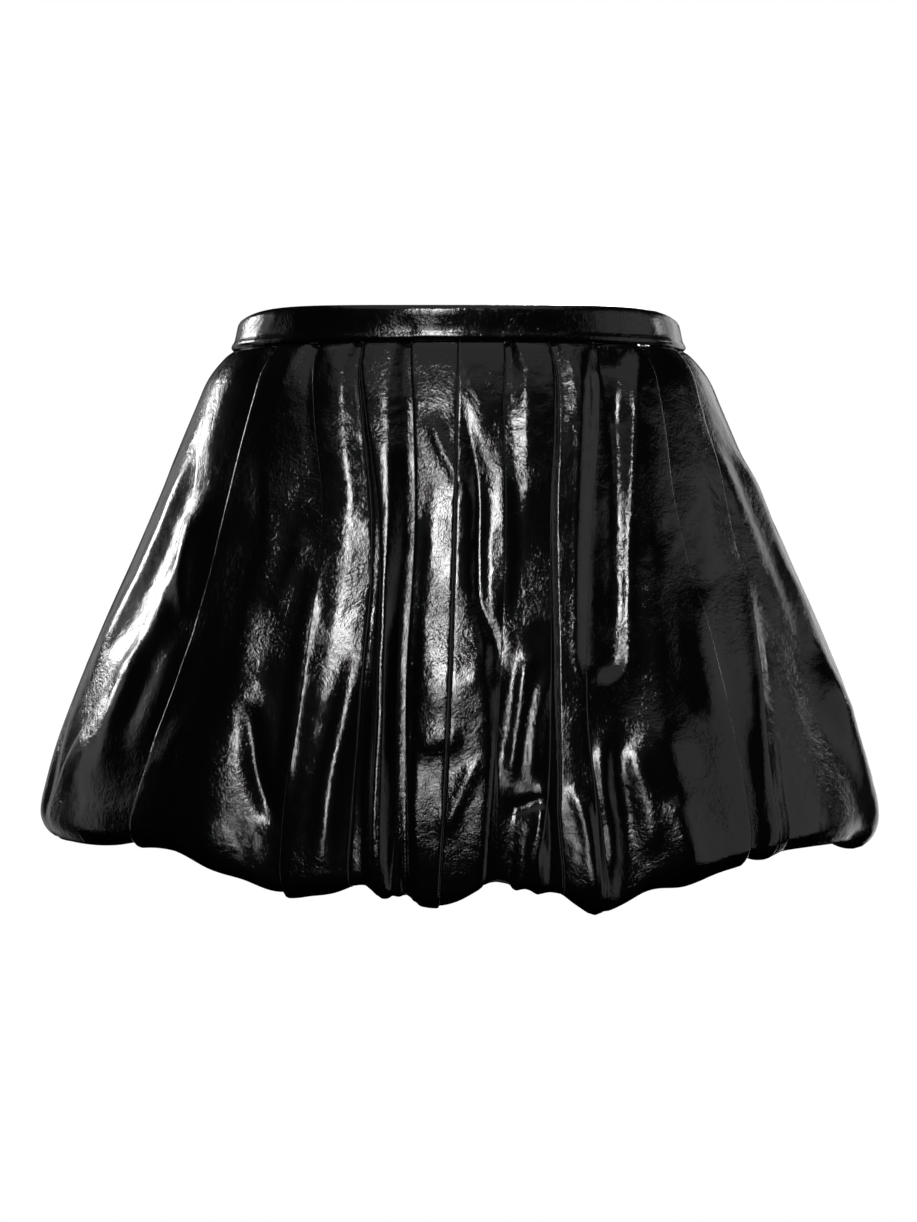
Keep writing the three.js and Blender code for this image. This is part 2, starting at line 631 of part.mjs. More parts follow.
skirt.add(onBand(named('zip_slider', zipSliderGeometry(), metal)));
skirt.add(onBand(named('zip_pull', zipPullGeometry(), metal)));

export default skirt;
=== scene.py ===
import math
import bmesh
import bpy
import numpy as np
from mathutils import Matrix, Vector


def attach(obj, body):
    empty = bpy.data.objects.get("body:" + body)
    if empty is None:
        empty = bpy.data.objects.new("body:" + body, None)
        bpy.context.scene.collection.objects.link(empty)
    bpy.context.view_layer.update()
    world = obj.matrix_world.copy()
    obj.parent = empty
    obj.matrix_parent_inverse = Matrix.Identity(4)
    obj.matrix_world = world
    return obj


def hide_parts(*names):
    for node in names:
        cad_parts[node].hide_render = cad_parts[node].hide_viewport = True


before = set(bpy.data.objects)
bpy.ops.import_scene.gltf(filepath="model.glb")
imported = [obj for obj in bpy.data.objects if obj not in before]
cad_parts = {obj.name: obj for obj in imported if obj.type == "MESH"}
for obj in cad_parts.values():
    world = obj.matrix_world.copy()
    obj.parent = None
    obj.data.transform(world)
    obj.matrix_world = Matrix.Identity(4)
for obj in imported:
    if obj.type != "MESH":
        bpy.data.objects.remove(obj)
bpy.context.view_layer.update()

mm = 0.001
print("frame loaded:", len(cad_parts), "nodes")

# The skirt's form at rest in mm: -Y is the wearer's front, +X their left
form = {
    "leather": 1.0,          # thickness of the wall
    "seamGap": 0.04,         # between neighbouring panels
    "squareness": 0.03,      # how far a ring stands out between its front and its sides
    "hemFrontPower": 4,      # how soon the hem rises towards the sides
    "lengthDown": 330.0,     # from the waist seam to the hem
    "sections": [            # share of the length down, half width, depths, heights of side and front
        (0.0, 133.0, 97.0, 97.0, -10.8, -10.8),
        (0.02, 139.5, 100.5, 100.5, -15.4, -15.4),
        (0.05, 149.0, 107.0, 107.0, -27.2, -28.2),
        (0.1, 156.0, 114.0, 114.5, -42.9, -44.8),
        (0.2, 168.0, 126.0, 128.0, -73.3, -79.2),
        (0.3, 178.5, 136.0, 139.0, -101.7, -111.6),
        (0.42, 192.5, 148.0, 152.0, -137.1, -151.8),
        (0.55, 208.5, 161.0, 166.0, -173.4, -193.0),
        (0.68, 223.5, 173.0, 179.0, -209.7, -234.2),
        (0.8, 236.0, 183.0, 190.0, -243.0, -271.5),
        (0.9, 243.5, 190.5, 198.5, -269.5, -299.9),
        (0.955, 246.5, 194.0, 202.0, -285.2, -315.6),
        (0.985, 244.0, 194.5, 202.5, -293.5, -324.5),
        (1.0, 238.5, 191.0, 199.0, -298.0, -328.6),
        (1.03, 228.5, 181.5, 189.5, -296.0, -326.6),
        (1.14, 203.0, 152.0, 160.0, -276.0, -307.0),
    ],
}

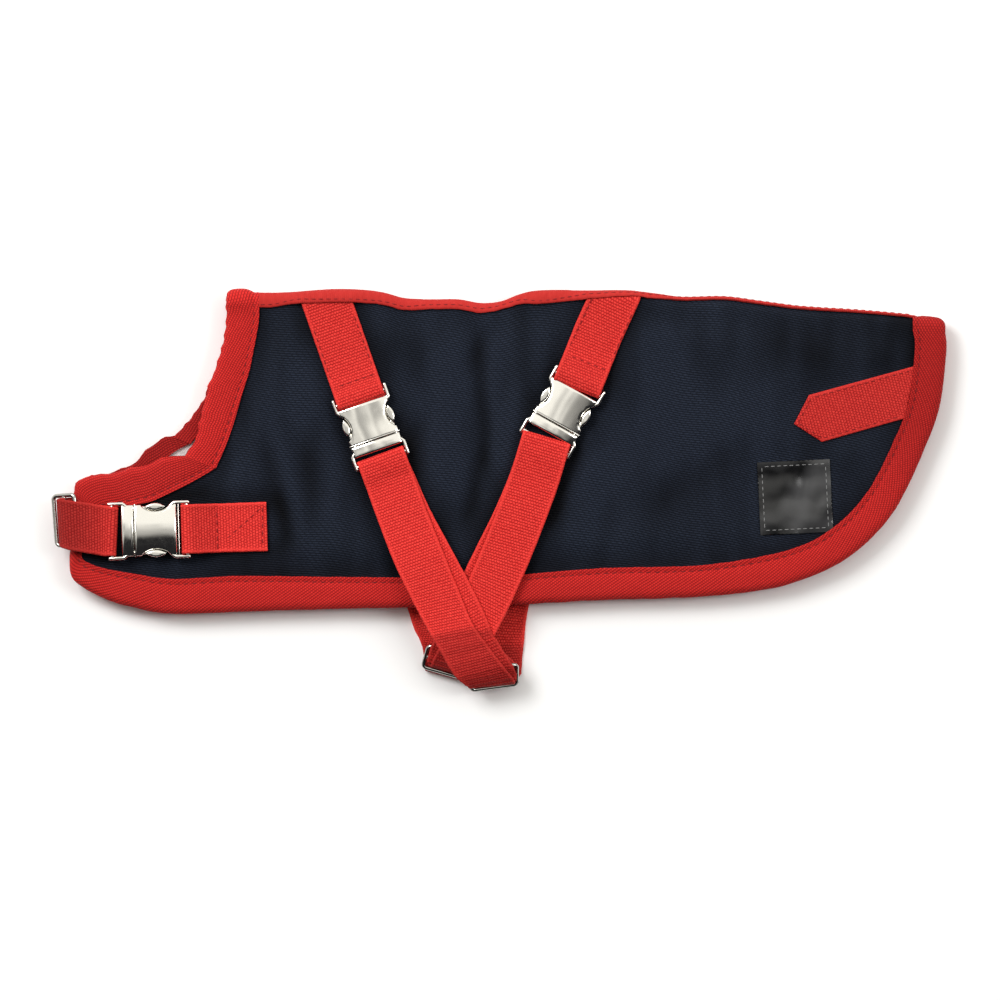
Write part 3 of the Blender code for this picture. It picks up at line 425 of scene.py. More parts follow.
def hermite(a, b, slope_a, slope_b, t):
    """Cubic between a and b with the slopes given per unit of t."""
    t2 = t * t
    t3 = t2 * t
    from_a = a * (2 * t3 - 3 * t2 + 1) + slope_a * (t3 - 2 * t2 + t)
    return from_a + b * (3 * t2 - 2 * t3) + slope_b * (t3 - t2)


def stretches(points):
    """Each stretch of a list: the point before it, its two ends and the point after it."""
    last = len(points) - 1
    for i in range(last):
        yield points[max(i - 1, 0)], points[i], points[i + 1], points[min(i + 2, last)]


def spine(x, column):
    """A column of the crest table at x."""
    x = min(max(x, CREST[0].x), CREST[-1].x)
    at = next(i for i in range(1, len(CREST)) if x <= CREST[i].x)
    rows = CREST[max(at - 2, 0)], CREST[at - 1], CREST[at], CREST[min(at + 1, len(CREST) - 1)]
    before, a, b, after = (getattr(row, column) for row in rows)
    span = rows[2].x - rows[1].x
    slope_a = (b - before) / (rows[2].x - rows[0].x) * span
    slope_b = (after - a) / (rows[3].x - rows[1].x) * span
    return hermite(a, b, slope_a, slope_b, (x - rows[1].x) / span)


def bend_line(x):
    """Where the flat coat starts to bend over the spine."""
    return spine(x, "y") - TAPE_OUT


def tape_edge(x):
    """How far past the bend line the near edge of the spine tape lies."""
    seen = spine(x, "tape")
    if seen >= TAPE_OUT:
        return TAPE_OUT - seen
    return FOLD_RADIUS * math.asin((TAPE_OUT - seen) / TAPE_OUT)


def drape(x, past, height, side):
    """A point at x that lies past the bend line, at a height from the middle of the fold."""
    base = bend_line(x)
    if past <= 0:
        return Vector((x, base + past, MIDDLE + side * height))
    if past < 2 * QUARTER:
        angle = past / FOLD_RADIUS
        return Vector((x, base + height * math.sin(angle), MIDDLE + side * height * math.cos(angle)))
    return Vector((x, base - (past - 2 * QUARTER), MIDDLE - side * height))


def flat(x, y):
    """How far a flat point lies past the bend line."""
    return y - bend_line(x)


def far_edge(row):
    """The same section of the far half, where it lies."""
    out_x = row.outer_x + (row.inner_x - row.outer_x) * FAR_INSET
    out_y = row.outer_y + (row.inner_y - row.outer_y) * FAR_INSET
    share = bell(math.dist((row.outer_x, row.outer_y), FAR_SHIFT_FROM), FAR_SHIFT_REACH)
    dx, dy = FAR_SHIFT[0] * share, FAR_SHIFT[1] * share
    return BoundEdge(row.place, out_x + dx, out_y + dy, row.inner_x + dx, row.inner_y + dy)


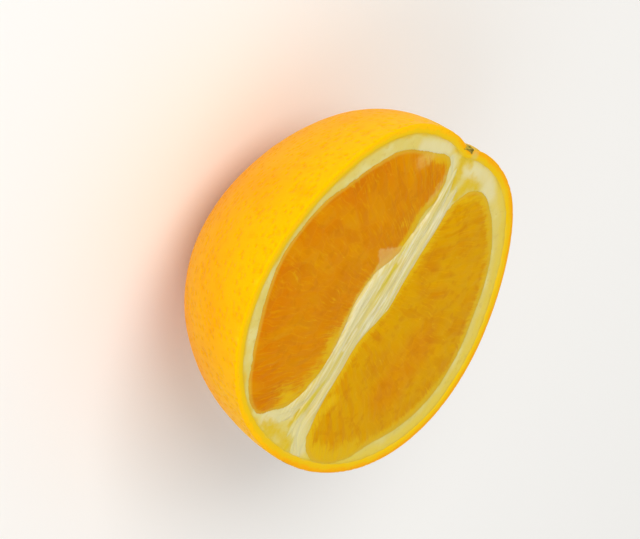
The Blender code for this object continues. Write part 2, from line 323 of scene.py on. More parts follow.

□ □ □ □ □

→ **Exercise objective**
All of the data shown above must be copied exactly.

→ **The reply**
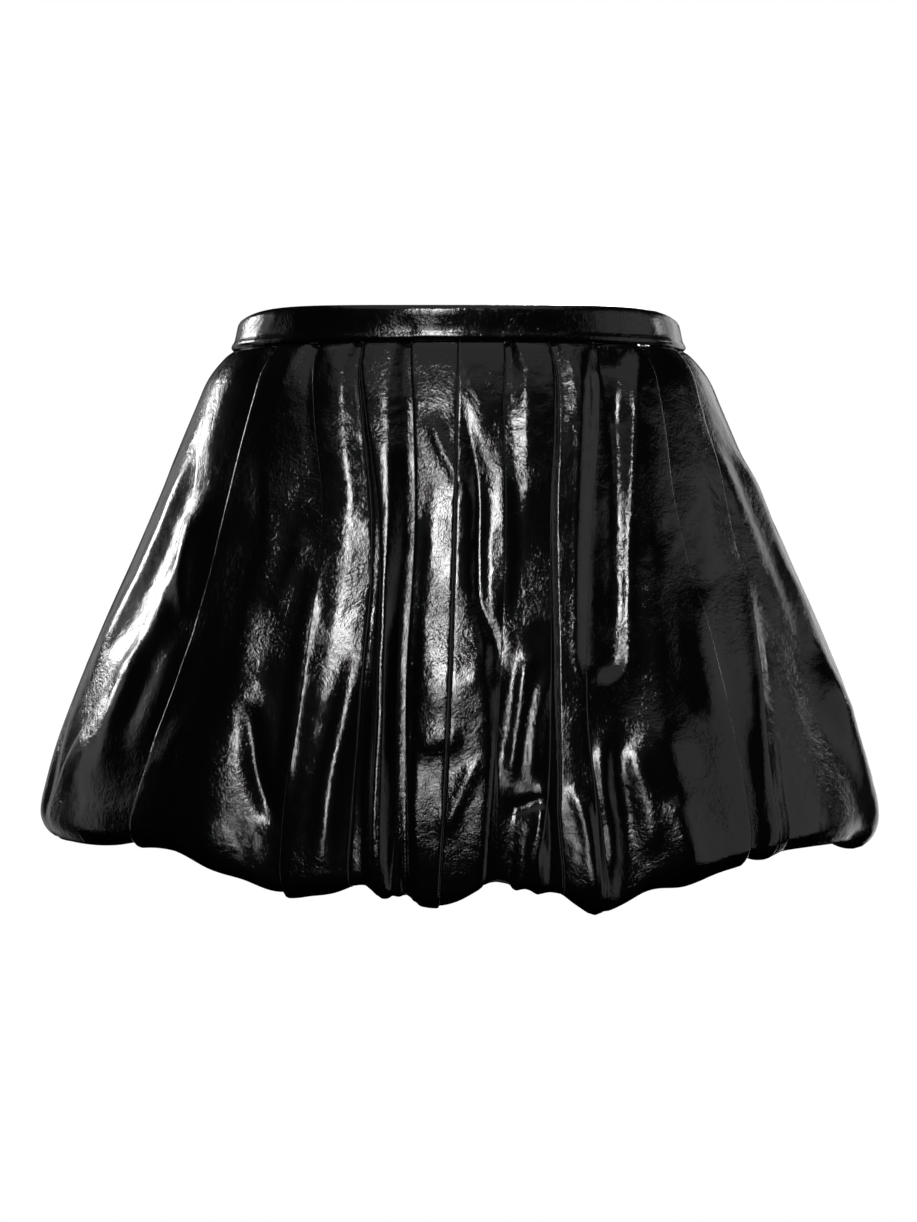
Keep writing the three.js and Blender code for this image. This is part 2, starting at line 631 of part.mjs. More parts follow.
skirt.add(onBand(named('zip_slider', zipSliderGeometry(), metal)));
skirt.add(onBand(named('zip_pull', zipPullGeometry(), metal)));

export default skirt;
=== scene.py ===
import math
import bmesh
import bpy
import numpy as np
from mathutils import Matrix, Vector


def attach(obj, body):
    empty = bpy.data.objects.get("body:" + body)
    if empty is None:
        empty = bpy.data.objects.new("body:" + body, None)
        bpy.context.scene.collection.objects.link(empty)
    bpy.context.view_layer.update()
    world = obj.matrix_world.copy()
    obj.parent = empty
    obj.matrix_parent_inverse = Matrix.Identity(4)
    obj.matrix_world = world
    return obj


def hide_parts(*names):
    for node in names:
        cad_parts[node].hide_render = cad_parts[node].hide_viewport = True


before = set(bpy.data.objects)
bpy.ops.import_scene.gltf(filepath="model.glb")
imported = [obj for obj in bpy.data.objects if obj not in before]
cad_parts = {obj.name: obj for obj in imported if obj.type == "MESH"}
for obj in cad_parts.values():
    world = obj.matrix_world.copy()
    obj.parent = None
    obj.data.transform(world)
    obj.matrix_world = Matrix.Identity(4)
for obj in imported:
    if obj.type != "MESH":
        bpy.data.objects.remove(obj)
bpy.context.view_layer.update()

mm = 0.001
print("frame loaded:", len(cad_parts), "nodes")

# The skirt's form at rest in mm: -Y is the wearer's front, +X their left
form = {
    "leather": 1.0,          # thickness of the wall
    "seamGap": 0.04,         # between neighbouring panels
    "squareness": 0.03,      # how far a ring stands out between its front and its sides
    "hemFrontPower": 4,      # how soon the hem rises towards the sides
    "lengthDown": 330.0,     # from the waist seam to the hem
    "sections": [            # share of the length down, half width, depths, heights of side and front
        (0.0, 133.0, 97.0, 97.0, -10.8, -10.8),
        (0.02, 139.5, 100.5, 100.5, -15.4, -15.4),
        (0.05, 149.0, 107.0, 107.0, -27.2, -28.2),
        (0.1, 156.0, 114.0, 114.5, -42.9, -44.8),
        (0.2, 168.0, 126.0, 128.0, -73.3, -79.2),
        (0.3, 178.5, 136.0, 139.0, -101.7, -111.6),
        (0.42, 192.5, 148.0, 152.0, -137.1, -151.8),
        (0.55, 208.5, 161.0, 166.0, -173.4, -193.0),
        (0.68, 223.5, 173.0, 179.0, -209.7, -234.2),
        (0.8, 236.0, 183.0, 190.0, -243.0, -271.5),
        (0.9, 243.5, 190.5, 198.5, -269.5, -299.9),
        (0.955, 246.5, 194.0, 202.0, -285.2, -315.6),
        (0.985, 244.0, 194.5, 202.5, -293.5, -324.5),
        (1.0, 238.5, 191.0, 199.0, -298.0, -328.6),
        (1.03, 228.5, 181.5, 189.5, -296.0, -326.6),
        (1.14, 203.0, 152.0, 160.0, -276.0, -307.0),
    ],
}

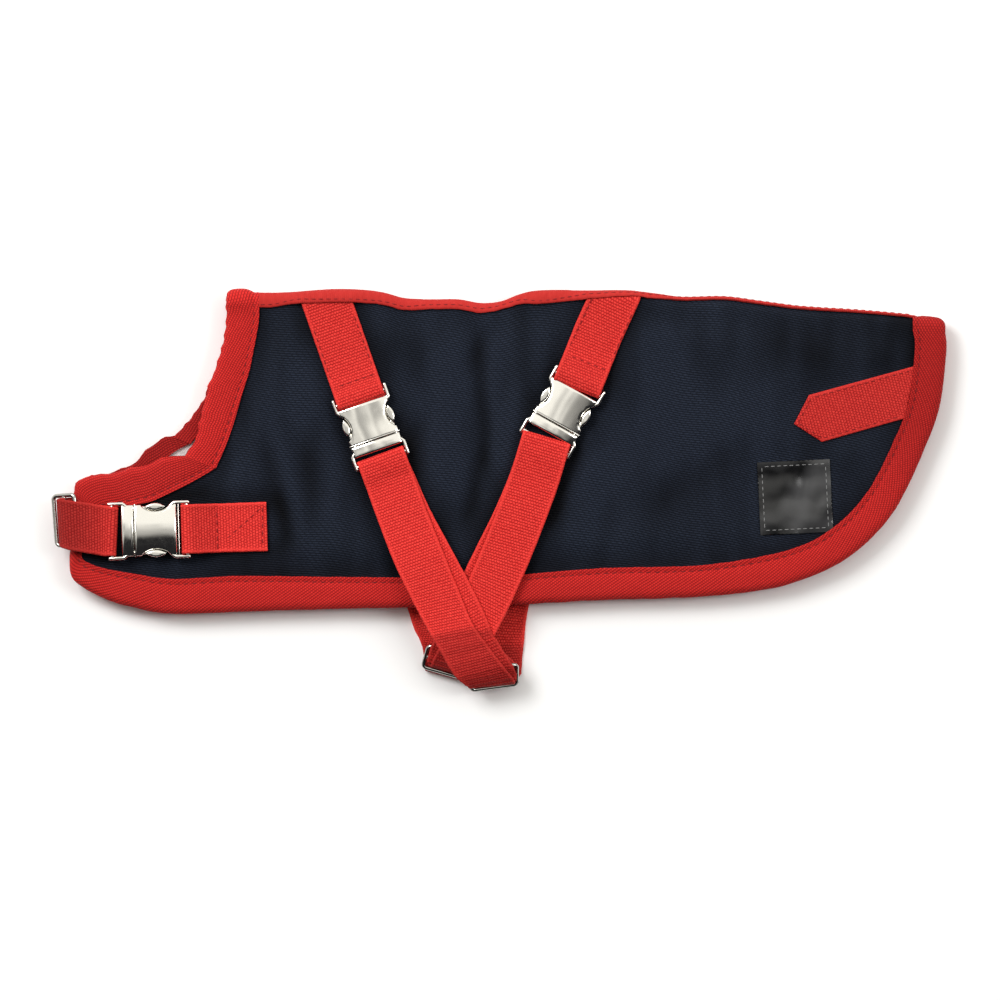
Write part 3 of the Blender code for this picture. It picks up at line 425 of scene.py. More parts follow.
def hermite(a, b, slope_a, slope_b, t):
    """Cubic between a and b with the slopes given per unit of t."""
    t2 = t * t
    t3 = t2 * t
    from_a = a * (2 * t3 - 3 * t2 + 1) + slope_a * (t3 - 2 * t2 + t)
    return from_a + b * (3 * t2 - 2 * t3) + slope_b * (t3 - t2)


def stretches(points):
    """Each stretch of a list: the point before it, its two ends and the point after it."""
    last = len(points) - 1
    for i in range(last):
        yield points[max(i - 1, 0)], points[i], points[i + 1], points[min(i + 2, last)]


def spine(x, column):
    """A column of the crest table at x."""
    x = min(max(x, CREST[0].x), CREST[-1].x)
    at = next(i for i in range(1, len(CREST)) if x <= CREST[i].x)
    rows = CREST[max(at - 2, 0)], CREST[at - 1], CREST[at], CREST[min(at + 1, len(CREST) - 1)]
    before, a, b, after = (getattr(row, column) for row in rows)
    span = rows[2].x - rows[1].x
    slope_a = (b - before) / (rows[2].x - rows[0].x) * span
    slope_b = (after - a) / (rows[3].x - rows[1].x) * span
    return hermite(a, b, slope_a, slope_b, (x - rows[1].x) / span)


def bend_line(x):
    """Where the flat coat starts to bend over the spine."""
    return spine(x, "y") - TAPE_OUT


def tape_edge(x):
    """How far past the bend line the near edge of the spine tape lies."""
    seen = spine(x, "tape")
    if seen >= TAPE_OUT:
        return TAPE_OUT - seen
    return FOLD_RADIUS * math.asin((TAPE_OUT - seen) / TAPE_OUT)


def drape(x, past, height, side):
    """A point at x that lies past the bend line, at a height from the middle of the fold."""
    base = bend_line(x)
    if past <= 0:
        return Vector((x, base + past, MIDDLE + side * height))
    if past < 2 * QUARTER:
        angle = past / FOLD_RADIUS
        return Vector((x, base + height * math.sin(angle), MIDDLE + side * height * math.cos(angle)))
    return Vector((x, base - (past - 2 * QUARTER), MIDDLE - side * height))


def flat(x, y):
    """How far a flat point lies past the bend line."""
    return y - bend_line(x)


def far_edge(row):
    """The same section of the far half, where it lies."""
    out_x = row.outer_x + (row.inner_x - row.outer_x) * FAR_INSET
    out_y = row.outer_y + (row.inner_y - row.outer_y) * FAR_INSET
    share = bell(math.dist((row.outer_x, row.outer_y), FAR_SHIFT_FROM), FAR_SHIFT_REACH)
    dx, dy = FAR_SHIFT[0] * share, FAR_SHIFT[1] * share
    return BoundEdge(row.place, out_x + dx, out_y + dy, row.inner_x + dx, row.inner_y + dy)


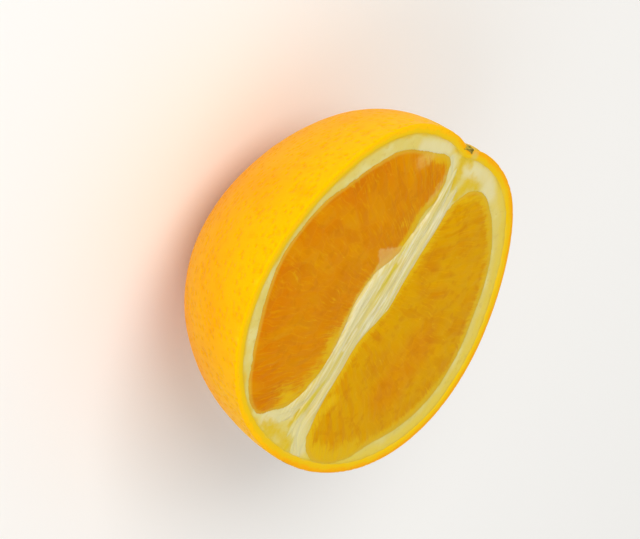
The Blender code for this object continues. Write part 2, from line 323 of scene.py on. More parts follow.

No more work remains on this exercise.